In the piece, the new Islanders GM was quoted as saying “I never saw the word in the dictionary, ‘shall,’ to be mandatory but …” in regards to the league’s rule that all players shall undergo baseline neuropsych testing at the start of every season in order to provide a reference point for any behavioral patterns whilst engaging in full contact play. In 2007, the Devils provided no baseline neuropsych testing at all.
That story is then topped off by the news, via Helene Elliott of the LA Times, that Slava Voynov - a convicted domestic abuser who had his deal with the LA Kings terminated and voluntarily left the United States in 2015 to avoid deportation proceedings after a two-month jail sentence - has petitioned the courts to expunge his conviction.

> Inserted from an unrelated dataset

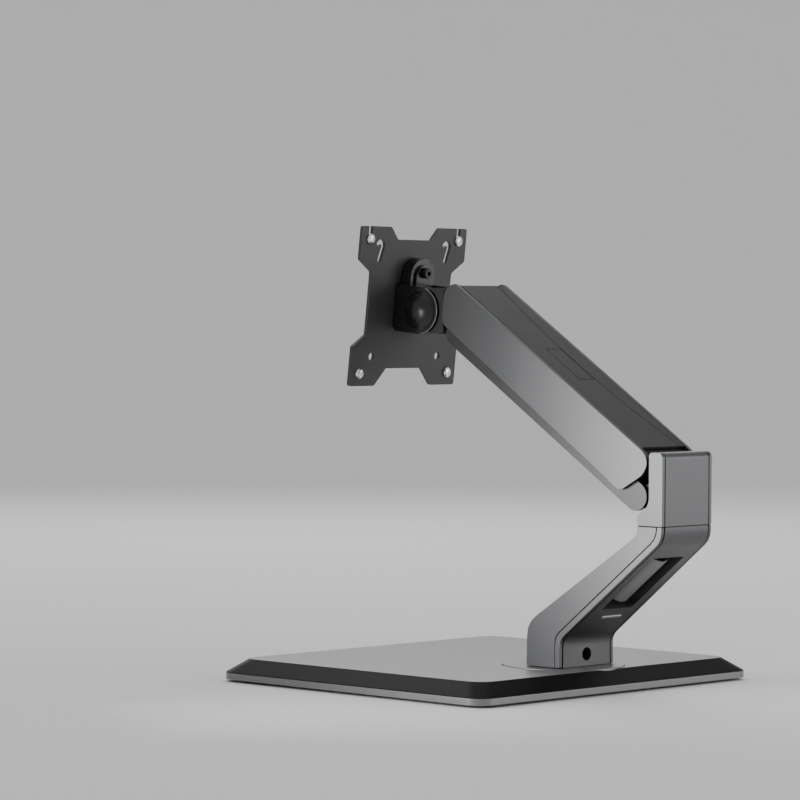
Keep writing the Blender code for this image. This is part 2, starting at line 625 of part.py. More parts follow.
def coil(name, parent, start, end, radius, wire, turns):
    """Helical compression spring along Y, on a poly spline with a round section."""
    curve = bpy.data.curves.new(name, "CURVE")
    curve.dimensions = "3D"
    curve.bevel_depth = wire
    curve.bevel_resolution = 1
    curve.use_fill_caps = True
    per_turn = 12
    count = turns * per_turn
    spline = curve.splines.new("POLY")
    spline.points.add(count)
    for i in range(count + 1):
        a = 2 * pi * i / per_turn
        y = start - wire + (end - start + 2 * wire) * i / count
        spline.points[i].co = (radius * cos(a), y, 0.001 + radius * sin(a), 1)
    shape = bpy.data.objects.new(name, curve)
    bpy.context.scene.collection.objects.link(shape)
    bpy.context.view_layer.update()
    mesh = bpy.data.meshes.new_from_object(shape.evaluated_get(bpy.context.evaluated_depsgraph_get()))
    bpy.data.objects.remove(shape)
    weld(mesh)
    return finish_piece(mesh, name, parent, "spring_steel", 60)


# ---------------------------------------------------------------- front knuckle and head

def make_knuckle(knuckle):
    """Origin at the upper front pivot."""
    ly, lz = LINK_DY, LINK_DZ
    tongue = arc(0, 0, 0.0080, 0, 180, 14) + [(-0.0080, lz - 0.0015), (ly + 0.0078, lz - 0.0015)]
    body = slab("front_knuckle", [tongue], -0.0166, 0.0166, SIDE_PLANE, knuckle, "cast_grey")
    foot = slab("knuckle_foot", [circle(ly, lz, 0.0084, 24)], -0.0164, 0.0164, SIDE_PLANE, knuckle, None)
    pin_y = SWIVEL_Y - front_pivot()[0]
    lug_low, lug_high = TILT_Z - front_pivot()[1] - 0.0080, TILT_Z - front_pivot()[1] + 0.0039
    lug = arc(0, pin_y, 0.0084, 180, 360, 14) + [(0.0084, 0.002), (-0.0084, 0.002)]
    tongue_out = slab("knuckle_lug", [lug], lug_low, lug_high, PLAN_PLANE, knuckle, None)
    join(body, foot, tongue_out)
    cut(body,
        rod("knuckle_bore_up", "X", (0, 0), PIN_RADIUS + GAP, -0.05, 0.05, knuckle, None, 20),
        rod("knuckle_bore_low", "X", (ly, lz), LINK_PIN_RADIUS + GAP, -0.05, 0.05, knuckle, None, 20),
        rod("knuckle_bore_pin", "Z", (0, pin_y), 0.0035 + GAP, -0.05, 0.05, knuckle, None, 20))
    rod("swivel_pin", "Z", (0, pin_y), 0.0035, lug_low - 0.0068, lug_high + 0.0058, knuckle, "steel", 20)


def front_pivot():
    """Upper front pivot at rest, in world (Y, Z)."""
    return PIVOT_Y - ARM_LENGTH * cos(ARM_ANGLE), PIVOT_Z + ARM_LENGTH * sin(ARM_ANGLE)


def make_neck(neck):
    """Origin on the swivel axis at the tilt axis's height."""
    half = 0.0168
    ty = -TILT_REACH
    hug = 0.0181
    bite = atan2(half, (hug**2 - half**2) ** 0.5) * 180 / pi
    rear = -0.0030
    saddle = [(rear, -half), (rear, half)] + arc(ty, 0, hug, bite, -bite, 16)
    body = slab("swivel_neck", [saddle], -0.0165, 0.0165, SIDE_PLANE, neck, "cast_grey")
    tongue = arc(ty, 0, 0.0160, 75, 285, 24) + [(rear - 0.0015, -0.0155), (rear - 0.0015, 0.0155)]
    web = slab("neck_tongue", [tongue], -0.0087, 0.0087, SIDE_PLANE, neck, None)
    ear = arc(0, 0, 0.0082, 0, 180, 14) + [(-0.0082, rear - 0.0015), (0.0082, rear - 0.0015)]
    top = slab("neck_ear_top", [ear], 0.0042, 0.0099, PLAN_PLANE, neck, None)
    bottom = slab("neck_ear_low", [ear], -0.0151, -0.0083, PLAN_PLANE, neck, None)
    join(body, web, top, bottom)
    pocket = arc(0, 0, 0.0090, 180, 360, 16) + [(0.0090, 0.01), (-0.0090, 0.01)]
    cut(body,
        slab("neck_pocket", [pocket], -0.0083, 0.0042, PLAN_PLANE, neck, None),
        rod("neck_bore_pin", "Z", (0, 0), 0.0035 + GAP, -0.03, 0.03, neck, None, 20),
        rod("neck_bore_tilt", "X", (ty, 0), 0.0040 + GAP, -0.03, 0.03, neck, None, 20))


def make_tilt_body(tilt):
    """Origin on the tilt axis; the plate lies towards -Y."""
    front = -0.0250
    side = [(front, -TILT_RADIUS + 0.0035)] + [(front + 0.0025, -TILT_RADIUS)]
    side += arc(0, 0, TILT_RADIUS, -90, 90, 24) + [(front + 0.0010, TILT_RADIUS), (front, TILT_RADIUS - 0.001)]
    body = slab("tilt_body", [side], -0.0180, 0.0180, SIDE_PLANE, tilt, "gloss_black")
    arch_z, arch_r = 0.0235, 0.0135
    arch = arc(0, arch_z, arch_r, 0, 180, 20) + [(-arch_r, 0.002), (arch_r, 0.002)]
    boss = slab("lock_boss", [arch], -front - 0.0100, -front - 0.0002, FACE_PLANE, tilt, None)
    pad = arc(0, arch_z, arch_r - 0.0045, 0, 180, 16) + [(-arch_r + 0.0045, 0.004), (arch_r - 0.0045, 0.004)]
    step = slab("lock_pad", [pad], -front - 0.0119, -front - 0.0020, FACE_PLANE, tilt, None)
    join(body, boss, step)
    slot = arc(0, 0, 0.0166, 131.5, 228.5, 12)
    slot += [(slot[-1][0], -0.03), (0.03, -0.03), (0.03, 0.03), (slot[0][0], 0.03)]
    cut(body,
        slab("tilt_slot", [slot], -0.0090, 0.0090, SIDE_PLANE, tilt, None),
        rod("tilt_bore", "X", (0, 0), 0.0040 + GAP, -0.03, 0.03, tilt, None, 20),
        rod("turn_bore", "Y", (0, 0), 0.0060 + GAP, front - 0.01, 0.0, tilt, None, 24),
        rod("lock_screw_bore", "Y", (0, 0.0265), 0.0028, front + 0.004, 0.0, tilt, None, 20))
    cap_screw("rotation_lock_screw", 0, 0.0265, FACE_PLANE, 0.0039, 0.0090, 0.0128, 0.0025, 0.0200, tilt,
              "black_steel")

    rod("tilt_bolt", "X", (0, 0), 0.0040, -0.0178, 0.0178, tilt, "steel", 20)
    for side_sign, name in ((1, "left"), (-1, "right")):
        rim, crown, skin = 0.0146, 0.0056, 0.0018
        ball = (rim**2 + crown**2) / (2 * crown)
        span = atan2(rim, ball - crown)
        outside = [(ball * sin(span * k / 8), ball * cos(span * k / 8) - ball + crown) for k in range(9)]
        inside = [(r * (rim - skin) / rim, max(h - skin, 0.0)) for r, h in reversed(outside)]
        turn = Matrix.Rotation(side_sign * pi / 2, 4, "Y")
        place = Matrix.Translation((side_sign * (0.0180 + GAP), 0, 0)) @ turn
        turned(f"tilt_cap_{name}", outside + inside, tilt, "gloss_black", place)


def make_plate(turn):
    """VESA plate and what turns with it. Local -Y faces the screen."""
    half = PLATE_SIZE / 2
    back, front = PLATE_BACK, PLATE_BACK + PLATE_THICK
    waist, shoulder = 0.0455, 0.0345
    notch_low, notch_high, notch_cut = 0.0185, 0.0270, 0.0095
    foot_in, foot_out, foot_cut = 0.0200, 0.0320, 0.0130
    right = [
        (notch_low, half - notch_cut, 0.001), (notch_high, half, 0.002),
        (0.0480, half, 0.0005), (0.0480, 0.0478, 0.0015), (0.0520, 0.0478, 0.0015),
        (0.0520, half, 0.0005), (half, half, 0.002), (half, shoulder, 0.002), (waist, 0.0255, 0.003),
        (waist, -0.0210, 0.003), (half, -0.0300, 0.002), (half, -half, 0.002),
        (foot_out, -half, 0.002), (foot_in, -half + foot_cut, 0.001),
    ]
    outline = rounded(right + [(-x, z, r) for x, z, r in reversed(right)], 30)
    small = VESA_SMALL / 2
    holes = [circle(0, 0, 0.0080, 24)]
    for side in (1, -1):
        x = side * VESA_LARGE / 2
        holes.append(circle(x, -VESA_LARGE / 2, 0.0023, 12))
        holes.append(circle(side * small, -small, 0.0030, 12))
        holes.append(keyhole(side * small, small))
    plate = slab("vesa_plate", [outline] + holes, back, front, FACE_PLANE, turn, "charcoal")
    cut(plate, rod("spindle_sink", "Y", (0, 0), 0.0123, -front - 0.002, -front + 0.0017, turn, None, 32))

    reach = VESA_LARGE / 2
    for number, (x, z) in enumerate(((-reach, -reach), (-reach, reach), (reach, -reach), (reach, reach)), 1):
        cap_screw(f"monitor_screw_{number}", x, z, FACE_PLANE, 0.0040, back - 0.0024, back - GAP, 0.0015,
                  front + 0.0080, turn, "zinc")
    rod("rotation_washer", "Y", (0, 0), 0.0160, -back + GAP, -0.0250 - GAP, turn, "acetal", 32, 0.0085)
    seat, face = front - 0.0014, front - 0.0002
    profile = [(0, 0.0172), (0.0060, 0.0172), (0.0060, seat), (0.0120, seat), (0.0120, face), (0, face)]
    turned("rotation_spindle", profile, turn, "steel", FACE_PLANE)


def keyhole(x, z):
    """A hooked slot of even width: a leg that leans up from the pattern's hole and bends over to its entry."""
    path = [(0.0005, -0.0030), (-0.0015, 0.0035), (-0.0026, 0.0072), (-0.0024, 0.0092), (-0.0010, 0.0104),
            (0.0008, 0.0104), (0.0026, 0.0092)]
    path = [Vector((x + a, z + b)) for a, b in path]
    half = 0.0020
    sides = [[], []]
    for i, here in enumerate(path):
        along = (path[min(i + 1, len(path) - 1)] - path[max(i - 1, 0)]).normalized()
        across = Vector((-along.y, along.x)) * half
        sides[0].append(tuple(here + across))
        sides[1].append(tuple(here - across))
    first, last = path[1] - path[0], path[-1] - path[-2]
    start = atan2(first.y, first.x) * 180 / pi
    end = atan2(last.y, last.x) * 180 / pi
    cap_low = arc(*path[0], half, start + 90, start + 270, 6)[1:-1]
    cap_high = arc(*path[-1], half + 0.0001, end - 90, end + 90, 6)[1:-1]
    return cap_low + sides[1] + cap_high + list(reversed(sides[0]))


# ---------------------------------------------------------------- assembly

def main():
    make_base()

    turn = axis_empty("base_swivel_axis", (0, TURN_Y, 0))
    make_turntable(turn)
    make_riser(turn)
    make_housing(turn)

    slope = Matrix.Rotation(-ARM_ANGLE, 4, "X")
    arm = axis_empty("arm_lift_axis", (0, PIVOT_Y, PIVOT_Z), slope, turn)
    tab = make_arm(arm)
    latch = axis_empty("cover_latch_axis", (0, PIVOT_Y, PIVOT_Z), slope, arm)
    make_latch(latch, *tab)
    slide = axis_empty("spring_slide_axis", (0, PIVOT_Y, PIVOT_Z), slope, arm)
    make_spring(arm, slide)

    link_y, link_z = PIVOT_Y + LINK_DY, PIVOT_Z + LINK_DZ
    link = axis_empty("lower_link_axis", (0, link_y, link_z), slope, turn)
    make_lower_link(link)
    front_y, front_z = front_pivot()
    knuckle = axis_empty("knuckle_axis", (0, front_y, front_z), None, arm)
    make_knuckle(knuckle)
    link_front = axis_empty("link_front_axis", (0, front_y + LINK_DY, front_z + LINK_DZ), None, knuckle)
    make_pins(arm, link, link_front)

    neck = axis_empty("head_swivel_axis", (0, SWIVEL_Y, TILT_Z), Matrix.Rotation(HEAD_YAW, 4, "Z"), knuckle)
    make_neck(neck)
    tilt_place = neck.matrix_world @ Matrix.Translation((0, -TILT_REACH, 0))
    lean = Matrix.Rotation(HEAD_YAW, 4, "Z") @ Matrix.Rotation(-HEAD_TILT, 4, "X")
    tilt = axis_empty("head_tilt_axis", tilt_place.to_translation(), lean, neck)
    make_tilt_body(tilt)
    plate = axis_empty("plate_rotation_axis", tilt_place.to_translation(), lean, tilt)
    make_plate(plate)


main()
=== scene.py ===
"""Looks of the free-standing monitor arm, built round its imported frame."""

import json
from math import atan2, cos, pi, radians, sin

import bmesh
import bpy
from mathutils import Matrix, Vector
from mathutils.bvhtree import BVHTree


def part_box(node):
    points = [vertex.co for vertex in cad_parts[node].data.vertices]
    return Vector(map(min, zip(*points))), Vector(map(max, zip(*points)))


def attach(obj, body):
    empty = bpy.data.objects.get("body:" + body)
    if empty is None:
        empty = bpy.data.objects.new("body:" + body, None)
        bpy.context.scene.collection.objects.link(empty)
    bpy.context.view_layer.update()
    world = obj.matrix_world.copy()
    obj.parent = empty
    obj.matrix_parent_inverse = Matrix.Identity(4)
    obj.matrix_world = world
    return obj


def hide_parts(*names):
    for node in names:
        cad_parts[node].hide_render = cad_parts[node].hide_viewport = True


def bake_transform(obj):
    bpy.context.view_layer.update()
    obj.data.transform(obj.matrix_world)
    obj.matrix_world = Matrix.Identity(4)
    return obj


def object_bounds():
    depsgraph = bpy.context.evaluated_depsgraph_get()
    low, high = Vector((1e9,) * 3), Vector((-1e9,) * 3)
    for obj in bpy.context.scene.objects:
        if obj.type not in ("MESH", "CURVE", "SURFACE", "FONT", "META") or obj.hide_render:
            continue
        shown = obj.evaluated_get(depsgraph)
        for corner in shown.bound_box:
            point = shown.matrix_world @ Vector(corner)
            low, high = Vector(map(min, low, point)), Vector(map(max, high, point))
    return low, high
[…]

If his record is expunged, he’ll be eligible to apply for a new US work visa, provided that an NHL team is willing to sign him and the NHL - and Kings - agree to it.
It should be a complete non-starter to consider allowing him back into the NHL, given the brutal nature of his crime in October of 2014 and the no contest plea he took at the time. Despite that, Tuesday ushered in rumors that teams are giving him a look.
That’s a lot of, pardon my language, shit to pile on the world all in a single day.
Each offseason is a balancing act, though. There’s always a dual hope that something exciting will happen - Flurries have slowed down, after all, because absolutely nothing has been going on - and that the excitement won’t make everyone immediately sad. These news cycles can be difficult to wake up to (I remember getting ready to head into the office the day that Patrick Kane was accused of rape just a few years ago, and having to sit back down on my couch and call my editor to tell him I would have to work from home for the morning to wade through it all), and they can make it hard to hope for more excitement.
Hopefully, though, we got the proverbial shit sandwich all in a single day. And now that we’ve waded through all of that, we can optimistically turn to the week and change until the draft - where things, undoubtedly, will get very fun and give us plenty to talk about until free agency hits.